Si l’on parlait lumière…
Sans vouloir ressasser l‘étymologie du mot photographie, je me bornerai à rappeler que s’il s’agit bien d‘écriture de lumière au sens premier du terme, c’est-à-dire que la lumière imprime ses marques sur la pellicule (ou le capteur), il ne faut pas en négliger l’alphabet, ou plutôt la gamme, comme pour l‘écriture musicale.
Cette transposition dans un autre univers artistique me semble plus parlante. Le photographe compose, joue sur des tonalités, sur quelques notes de couleur, et il rythme sa composition, interprète son sujet et dispose de toute une gamme d’effets lumineux qu’il orchestre à sa guise. Puis, quand l’ensemble est harmonieux, il enregistre son œuvre.
Pot-au-feu. Recette de Michel Rochedy, restaurant Le Chabichou . (Issue de l’ouvrage Le Chabichou ou la montagne apprivoisée (Hasselblad avec dos numérique Phase One P20, f/11 à 1/60 s, 100 ISO, 150 mm.)
Si je devais “écrire” la lumière sur une feuille de papier, je pense que je me servirais d’une partition. Mon alphabet n’aurait pas vingt-six lettres ni huit notes, mais seulement six qui correspondraient aux emplacements basiques de mes sources lumineuses : devant, derrière, à droite, à gauche, dessus, dessous.
Puis, comme pour toute écriture – l’assemblage des lettres formant des mots puis des phrases, celui des sons formant un accord puis une musique –, l’assemblage de mes sources lumineuses et les différents instruments utilisés (flash, lumière continue, lumière du jour et renvois de miroirs, de réflecteurs divers, d‘éléments translucides) vont la moduler jusqu‘à l’obtention de l’image que l‘œil aura plaisir à contempler. Et, tout comme pour la musique, ce n’est pas la quantité d’instruments qui fait la qualité de l‘œuvre mais la maîtrise que l’on en a ; une apparente simplicité masque parfois bien des finesses, seule l’oreille (l‘œil) avisée saura faire la différence.
… et couleurs
Parmi mes souvenirs scolaires de la petite enfance, j’ai gardé en mémoire l’apprentissage des couleurs qui disait que l’on pouvait assembler du rouge et du vert, du bleu et du jaune, mais surtout pas du vert et du bleu.

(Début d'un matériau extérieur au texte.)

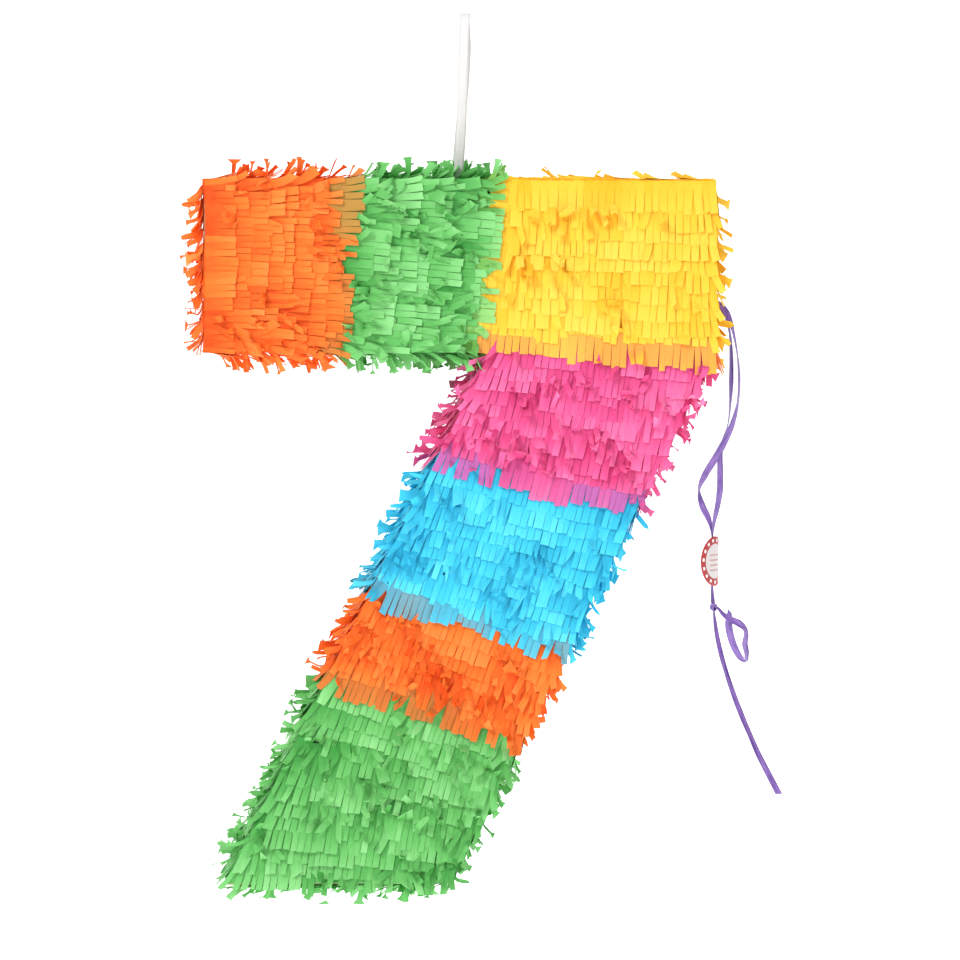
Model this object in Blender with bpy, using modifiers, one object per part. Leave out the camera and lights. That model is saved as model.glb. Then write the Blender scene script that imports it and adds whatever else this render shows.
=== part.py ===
"""A number-seven pinata: a cardboard box in the shape of a 7, dressed in bands of cut tissue fringe.

Units are metres, +Z is up and the front faces -Y.  The origin is the top of the hanging loop, inside
the bend, where a hook or a rope holds the pinata.
"""
import math

import bmesh
import bpy
from mathutils import Vector

# Driving sizes
SEVEN_WIDTH = 0.356          # bar, from its left end to its right end
SEVEN_HEIGHT = 0.492         # top of the bar to the foot of the stem
BAR_HEIGHT = 0.118
BOX_DEPTH = 0.070            # outside the front and back panels
STEM_WIDTH = 0.155           # measured level, not square to the stem
STEM_SLOPE = 0.50            # the stem moves this far left for each metre that it drops
BOARD = 0.003                # corrugated board
FIT = 0.0003                 # air between pieces that touch

# Hanging loop
LOOP_HEIGHT = 0.119          # top of the bar up to the inside of the loop's bend
LOOP_LEAN = 0.0057           # the bend lies this far to the right of the two holes
LOOP_BEND = 0.0045           # radius of the bend
LOOP_SPREAD = 0.010          # each hole's distance from the middle of the depth
LOOP_FROM_LEFT = 0.1775      # the holes, from the left end of the bar
TAPE_WIDTH = 0.006
TAPE_THICK = 0.0008
HOLE_WIDTH = 0.0026
HOLE_LENGTH = 0.011          # lets the tape lean in the board
FRINGE_HOLE_LENGTH = 0.022   # lets the tape lean in the fringe
SWING_DEG = 30.0             # the box tilts this far each way on the loop
PLATE_LENGTH = 0.060
PLATE_THICK = 0.002
KNOT_SIZE = (0.009, 0.007, 0.005)

# Filler opening in the top of the bar, over the stem
FLAP_LENGTH = 0.088
FLAP_WIDTH = 0.040
FLAP_FROM_RIGHT = 0.030      # from the right end of the bar
FLAP_GAP = 0.0010
FLAP_BARE = 0.009            # no fringe on the flap along its crease
CREASE_BARE = 0.0022         # nor on the box behind the crease
FRINGE_CUT = 0.0010          # the fringe is cut back this far around the flap

# Paper
FRINGE_THICK = 0.005
SEAM_TAPE_THICK = 0.0003
SEAM_TAPE_FACE = 0.016       # width on the front or back panel
SEAM_TAPE_SIDE = 0.009       # width on the side walls

# Where the fringe bands change: distances from the left end on the bar's top and underside,
# and drops below the underside at the stem's inner and outer side
ORANGE_GREEN_TOP = 0.112
ORANGE_GREEN_LOW = 0.100
GREEN_YELLOW_TOP = 0.214
PINK_START = (0.0, 0.014)
BLUE_START = (0.084, 0.117)
ORANGE_START = (0.174, 0.220)
GREEN_START = (0.240, 0.280)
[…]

Etrange croyance qui veut que la beauté naisse uniquement du contraste des couleurs primaires.
Photo réalisée pour le magazine Les Épicuriennes, recette de pigeon de Christian Le Squer, restaurant Ledoyen (Paris). (Hasselblad avec dos numérique Phase One P20, f/11 à 1/60 s, 100 ISO, 150 mm.)
Bien souvent, j’ai eu depuis l’occasion de constater que l’emploi des couleurs n’est heureusement pas aussi simpliste et que, s’il est vrai que jouer le contraste est la garantie d’une accroche rapide du regard, c’est aussi bien souvent la garantie d’une lassitude tout aussi rapide. Ici encore, il faut nuancer et le cercle chromatique en est la parfaite illustration. Les couleurs avoisinantes cohabitent idéalement et les couleurs complémentaires apportent l‘éclat. Bien avant la naissance de la photographie, les peintres figuratifs l’avaient compris ; leurs œuvres étaient traitées de façon quasi monochromatique et rehaussées de quelques touches apportant l‘éclat et le contraste nécessaires.
Dominante rose. La recette à base de betterave rouge et de citron a été traitée dans un camaïeu de rose et de rouge. La petite touche de contraste est amenée ici par les zestes de citron d’un jaune soutenu, disposés sur les verrines. En modifiant leur couleur pour l’intégrer à la tonalité dominante, on s’aperçoit immédiatement que l’image perd tout son relief. Pourtant, la surface occupée par les zestes représente une proportion vraiment minime de l’ensemble. On peut aussi noter que la couleur jaune possède cet impact fort, car le reste des tonalités de la photo est relativement chargé en bleu, couleur complémentaire ; nous ne sommes pas sur un rose “layette”. (Client : Mathon) (Mamiya 645AFD II avec dos numérique Phase One P21, f/7,1 à 1/100 s, 100 ISO, 120 mm.)
Excellent article !!!! Merci bcp !
jmc.
Super article, très instructifs. ça donne envie de lire le livre.
Merci
Très bien d’aborder ce sujet aussi vaste que gourmand, par contre le choix des photos dans l’article laissent désirer.